12:48 PM on 04/20/2011
Agreed. Bush was trying to recruit participant nations from the beginning, and after the invasion. What I said was very specific. Had these documents preceded the invasion by more time they would be MORE of a smoking gun.

I am so tempted to say that there is never a single reason for any decision. But to talk in absolutes like that is to be automatically wrong. But I will say that extremely rarely is there ever a single reason for any decision. Oil was obviously going to be mentioned. If all Iraq had was Date trees - then they too would be mentioned by international Date brokers. But if Iraq had NO oil - then this would have happened anyway. I think that that is pretty obvious.
10:35 PM on 04/19/2011
Right now, Baghdad is still a subsidiary of Iran, and the North is the heart of Greater Kurdistan.

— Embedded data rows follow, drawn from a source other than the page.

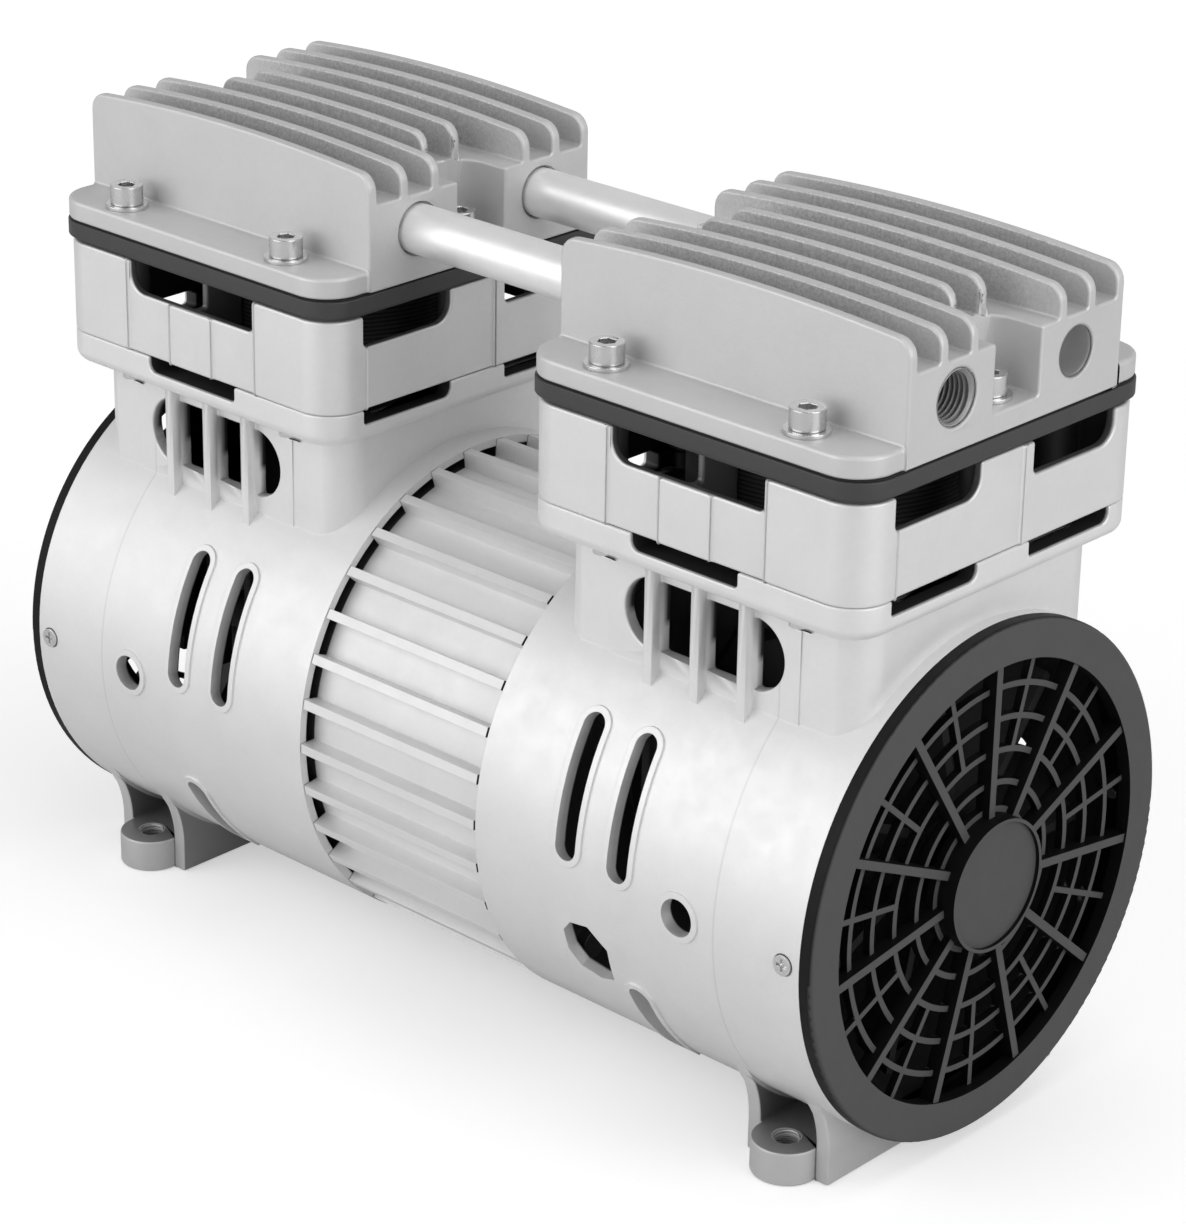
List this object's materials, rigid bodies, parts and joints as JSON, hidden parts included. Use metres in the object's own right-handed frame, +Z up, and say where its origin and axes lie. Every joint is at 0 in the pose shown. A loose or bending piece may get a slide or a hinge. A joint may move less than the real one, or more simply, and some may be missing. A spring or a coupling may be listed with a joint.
{
  "type": "portable air compressor",
  "caption": "Oil-free piston air compressor pump with a central motor, a finned cylinder head at each end, joining tubes, foot brackets and fan guards.",
  "frame": {"origin": "middle of the base plane, under the middle of the motor; Z = 0 is the underside of the feet", "axes": "+X along the motor shaft towards the right-hand end, -Y the side seen in front, +Z up"},
  "size_m": [0.2784, 0.1312, 0.2139],
  "materials": {
    "die_cast": "satin, fine cast grain",
    "jacket_cast": "satin, smooth",
    "head_cast": "matte, blasted",
    "barrel_cast": "satin",
    "laminations": "matte stacked sheets",
    "copper": null,
    "rotor_cast": "as cast",
    "steel": "ground",
    "bearing_steel": "polished",
    "black_steel": "black oxide",
    "eccentric_iron": "machined",
    "rod_cast": "as cast",
    "cup": "filled PTFE",
    "retainer": "machined",
    "liner": "hard anodised",
    "seal": "matte",
    "gasket": "matte",
    "valve_plate": "dark conversion coat, satin",
    "reed": "spring steel",
    "screw": "bright plated",
    "tube": "satin plated",
    "fan": "matte black",
    "guard": "matte dark grey"
  },
  "bodies": {
    "pump": {"crankcase_right": "die_cast", "crankcase_left": "die_cast", "motor_barrel": "barrel_cast", "stator_core": "laminations", "stator_windings": "copper", "motor_bearing_outer_rings": "bearing_steel", "tie_bolts": "steel", "cylinder_liner_right": "liner", "cylinder_liner_left": "liner", "liner_seal_right": "seal", "liner_seal_left": "seal", "cylinder_jacket_right": "jacket_cast", "cylinder_jacket_left": "jacket_cast", "valve_plate_right": "valve_plate", "valve_plate_left": "valve_plate", "intake_reed_right": "reed", "intake_reed_left": "reed", "exhaust_reed_right": "reed", "exhaust_reed_left": "reed", "reed_stop_right": "reed", "reed_stop_left": "reed", "head_gasket_right": "gasket", "head_gasket_left": "gasket", "cylinder_head_right": "head_cast", "cylinder_head_left": "head_cast", "head_screws_right": "screw", "head_screws_left": "screw", "head_washers_right": "screw", "head_washers_left": "screw", "transfer_tube_front": "tube", "transfer_tube_rear": "tube", "tube_seals": "seal", "fan_guard_right": "guard", "fan_guard_left": "guard", "guard_screws": "screw"},
    "rotor": {"motor_shaft": "steel", "rotor_core": "laminations", "rotor_end_rings": "rotor_cast", "motor_bearing_inner_rings": "bearing_steel", "eccentric_right": "eccentric_iron", "eccentric_left": "eccentric_iron", "eccentric_set_screws": "black_steel", "fan_right": "fan", "fan_left": "fan", "fan_set_screws": "black_steel"},
    "piston_right": {"connecting_rod_right": "rod_cast", "crank_bearing_right": "bearing_steel", "piston_cup_right": "cup", "cup_retainer_right": "retainer", "retainer_screw_right": "screw"},
    "piston_left": {"connecting_rod_left": "rod_cast", "crank_bearing_left": "bearing_steel", "piston_cup_left": "cup", "cup_retainer_left": "retainer", "retainer_screw_left": "screw"}
  },
  "joints": [
    {"name": "rotor_spin", "type": "hinge", "parent": "pump", "child": "rotor", "pos_m": [0, 0, 0.068], "axis": [1, 0, 0], "continuous": true},
    {"name": "piston_slide_right", "type": "slide", "parent": "pump", "child": "piston_right", "axis": [0, 0, 1], "range_m": [-0.007, 0.007]},
    {"name": "piston_slide_left", "type": "slide", "parent": "pump", "child": "piston_left", "axis": [0, 0, 1], "range_m": [-0.007, 0.007]}
  ]
}
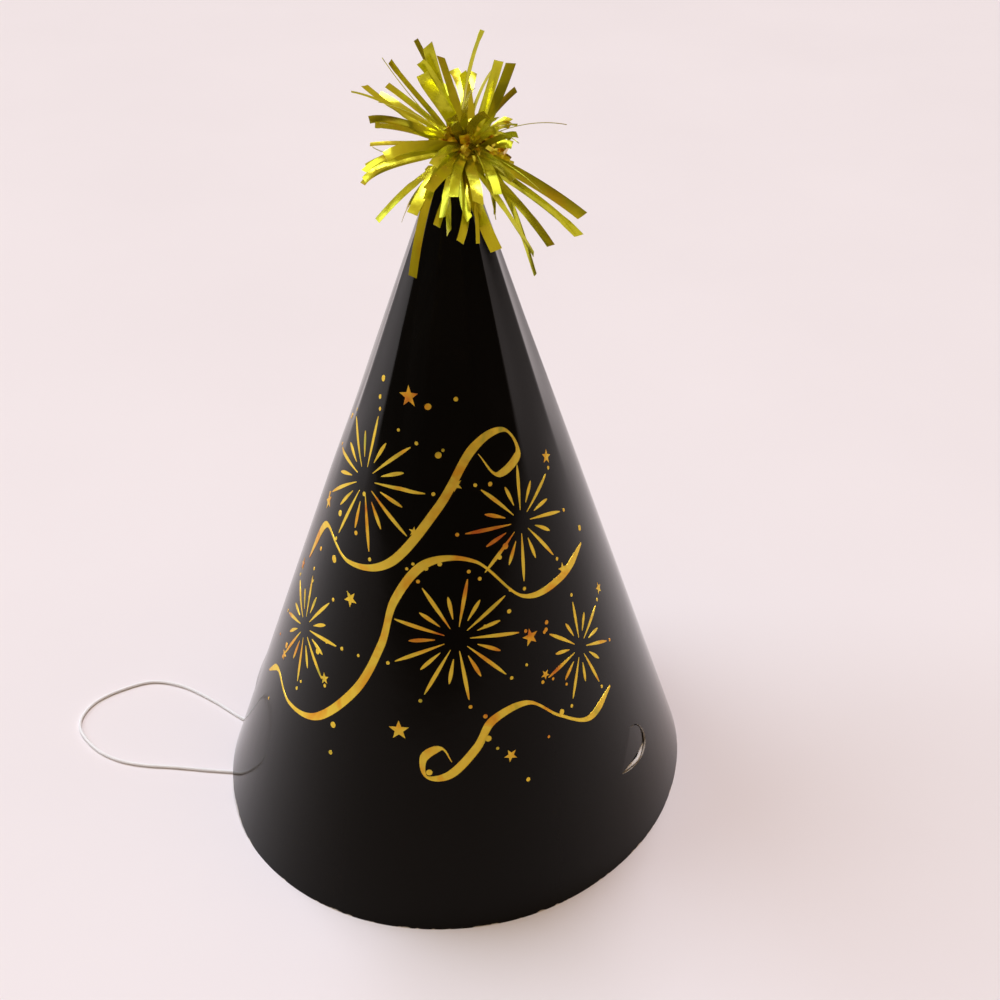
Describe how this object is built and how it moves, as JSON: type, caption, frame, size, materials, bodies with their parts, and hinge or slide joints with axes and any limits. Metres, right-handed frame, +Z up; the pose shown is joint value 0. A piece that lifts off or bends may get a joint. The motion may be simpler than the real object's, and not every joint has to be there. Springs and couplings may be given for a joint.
{
  "type": "party hat",
  "caption": "Gloss black rolled-card cone party hat with a gold tinsel pom-pom wired through its tip and a thin chin elastic held in die-cut side slots.",
  "frame": {"origin": "middle of the open base, on the plane that the rim stands on", "axes": "+Z up the cone's axis, -Y the printed front, +Y the glued seam, +X and -X the two elastic slots"},
  "size_m": [0.1548, 0.1264, 0.1892],
  "materials": {
    "card": "gloss black laminated front, plain white back",
    "tape": "clear double-sided tape",
    "elastic": "matt white round elastic",
    "wire": "bright thin wire",
    "tinsel": "mirror-bright metallised gold film",
    "foil": "hot-stamped gold foil decoration on the printed face"
  },
  "bodies": {
    "cone": {"cone_shell": "card", "seam_tape": "tape", "elastic_cord": "elastic", "left_elastic_eye": "elastic", "left_elastic_knot": "elastic", "right_elastic_eye": "elastic", "right_elastic_knot": "elastic"},
    "right_flap": {"right_slot_flap": "card"},
    "left_flap": {"left_slot_flap": "card"},
    "wire": {"tie_wire": "wire"},
    "pom_pom": {"tinsel_waist": "tinsel", "tinsel_tuft_01": "tinsel", "tinsel_tuft_02": "tinsel", "tinsel_tuft_03": "tinsel", "tinsel_tuft_04": "tinsel", "tinsel_tuft_05": "tinsel", "tinsel_tuft_06": "tinsel", "tinsel_tuft_07": "tinsel", "tinsel_tuft_08": "tinsel", "tinsel_tuft_09": "tinsel", "tinsel_tuft_10": "tinsel", "tinsel_tuft_11": "tinsel", "tinsel_tuft_12": "tinsel", "tinsel_tuft_13": "tinsel", "tinsel_tuft_14": "tinsel", "tinsel_tuft_15": "tinsel", "tinsel_tuft_16": "tinsel", "tinsel_tuft_17": "tinsel", "tinsel_tuft_18": "tinsel", "tinsel_tuft_19": "tinsel"}
  },
  "joints": [
    {"name": "right_flap_fold", "type": "hinge", "parent": "cone", "child": "right_flap", "pos_m": [0.04747, -0.01286, 0.02282], "axis": [-0.0607, 0.7633, 0.6432], "range_deg": [-30, 25]},
    {"name": "left_flap_fold", "type": "hinge", "parent": "cone", "child": "left_flap", "pos_m": [-0.04747, -0.01286, 0.02282], "axis": [-0.0607, -0.7633, -0.6432], "range_deg": [-20, 45]},
    {"name": "pom_spin", "type": "hinge", "parent": "cone", "child": "wire", "pos_m": [0, 0, 0.157], "axis": [0, 0, 1], "range_deg": [-90, 90]},
    {"name": "pom_roll", "type": "hinge", "parent": "wire", "child": "pom_pom", "pos_m": [0.0036, -0.0014, 0.1637], "axis": [1, 0, 0], "range_deg": [-7, 12]}
  ]
}
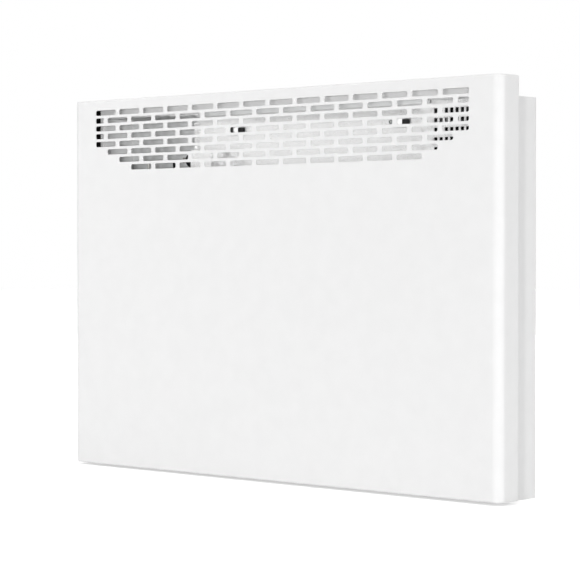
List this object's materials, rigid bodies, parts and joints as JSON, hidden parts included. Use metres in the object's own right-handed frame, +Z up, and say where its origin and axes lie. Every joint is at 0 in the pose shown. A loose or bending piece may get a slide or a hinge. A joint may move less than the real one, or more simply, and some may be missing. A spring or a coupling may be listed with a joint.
{
  "type": "wall panel convector heater",
  "caption": "Slim wall convector heater: white folded cover with a slotted outlet grille, rear casing, finned element in a sheet duct, thermostat dial and rocker switch on top.",
  "frame": {"origin": "middle of the footprint at the level of the underside", "axes": "+X along the width to the control end, -Y out of the front, +Y into the wall, +Z up"},
  "size_m": [0.64, 0.086, 0.43],
  "materials": {
    "enamel": "white baked enamel, satin",
    "galvanised": "galvanised sheet, dull spangle",
    "bright_sheet": "bright rolled sheet",
    "fin_aluminium": "plain extruded and sawn",
    "sheath_steel": "plain",
    "ceramic": "glazed ceramic look",
    "dark_plastic": "moulded, fine texture",
    "knob_plastic": "moulded, fine texture",
    "switch_black": "moulded, glossy",
    "lamp_amber": "clear moulded lens",
    "tab_brass": "stamped",
    "wire_insulation": "extruded heat-proof insulation"
  },
  "bodies": {
    "chassis": {"front_cover": "enamel", "rear_casing": "enamel", "back_panel": "galvanised", "rear_reflector": "bright_sheet", "hanger_clips": "dark_plastic", "control_housing": "galvanised", "vent_plate": "galvanised", "front_baffle": "galvanised", "element_bracket_left": "galvanised", "element_bracket_right": "galvanised", "element_fins": "fin_aluminium", "element_sheath": "sheath_steel", "element_bushes": "ceramic", "element_terminals": "tab_brass", "cutout_bracket": "galvanised", "thermal_cutout": "dark_plastic", "cutout_tabs": "tab_brass", "thermostat_body": "dark_plastic", "thermostat_nut": "sheath_steel", "switch_frame": "switch_black", "pilot_lamp": "lamp_amber", "terminal_block": "ceramic", "control_tabs": "tab_brass", "wire_element_cutout": "wire_insulation", "wire_cutout_switch": "wire_insulation", "wire_element_thermostat": "wire_insulation", "wire_supply": "wire_insulation", "inlet_bush": "dark_plastic", "cord_clamp": "dark_plastic", "earth_stud": "tab_brass", "earth_nut": "tab_brass"},
    "dial": {"thermostat_spindle": "sheath_steel", "thermostat_knob": "knob_plastic"},
    "rocker": {"switch_rocker": "switch_black"}
  },
  "joints": [
    {"name": "dial_turn", "type": "hinge", "parent": "chassis", "child": "dial", "pos_m": [0.27, 0.017, 0.42], "axis": [0, 0, -1], "range_deg": [0, 270]},
    {"name": "rocker_tip", "type": "hinge", "parent": "chassis", "child": "rocker", "pos_m": [0.231, 0.017, 0.409], "axis": [0, 1, 0], "range_deg": [0, 14]}
  ]
}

As for the Sunnis, they can't win an open confrontation, but are still plenty strong enough to win plenty.

So the story about negotiations over oil (which surely did happen in abundance) is that they were as premature back then as they still are today.
02:20 AM on 04/20/2011
Any postponement of an attack on Iraq at this stage will serve no purpose," Ranaan Gissin, a senior Sharon adviser told the Associated Press yesterday. "It will only give Saddam Hussein more of an opportunity to accelerate his programme of weapons of mass destruction."

Israeli intelligence officials had new evidence that Iraq was speeding up efforts to produce biological and chemical weapons, he added
03:25 PM on 04/20/2011
Oh yeah, any statement by an Israeli spy agency person at that time is definitely something that should have been taken at face value.